H.D.: I think that the big players in publishing, the Times, Wall Street Journal and the streaming services, sort of laid the groundwork to start teaching audiences that quality content is not free. A big departure from the launch of the Internet when it seemed like everything is going to be free now. However, I don’t think everyone will win in that space. You have to have a relationship with the audience before you think about building this and you have to have content that they can’t get elsewhere, be it a particular voice, news content they can’t get elsewhere, opinions that are sharp and compelling to them. I would say not everyone has two of those things but a lot of people are jumping into the pool.

WWD: Do you think the hunger for breaking news, originality, is dependent on the political environment we’re in right now? It seems like being very informed is kind of cool again.

H.D.: I don’t think we’ll go back. Right now, politics is the thing capturing all of our hearts and minds. People are having a visceral connection with the news. It’s now in our culture that we’re talking about what’s happening in Washington and extensions from that.

WWD: With that, at an executive level, do you think about or get involved with the voice on the site with so much criticism of news right now and how it’s being written?

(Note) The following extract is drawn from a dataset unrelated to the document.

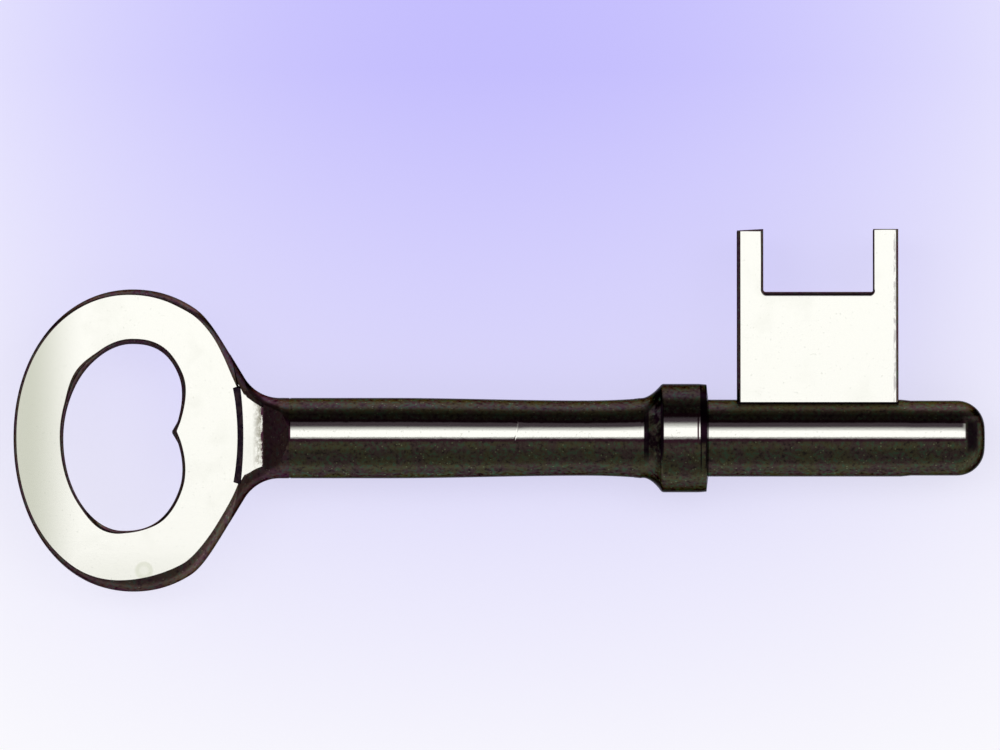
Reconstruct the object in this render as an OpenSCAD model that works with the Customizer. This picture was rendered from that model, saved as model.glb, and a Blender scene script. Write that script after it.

H.D.: There’s certainly always a discussion about what’s on the site but it’s really the domain of the editor in chief, who I trust through and through.

WWD: How do you see all of the change in digital media shaking out — fewer bigger brands or will mini guys keep cropping up and trying to compete?

H.D.: We’re in this age of consolidation right now. I think we’ll see that happening for the next year or maybe 18 months and then I think you’ll see companies direct their sales teams to sell across the brands. My sense is that’s going to prove unsuccessful. I think the brand is everything right now — who you read is who you trust.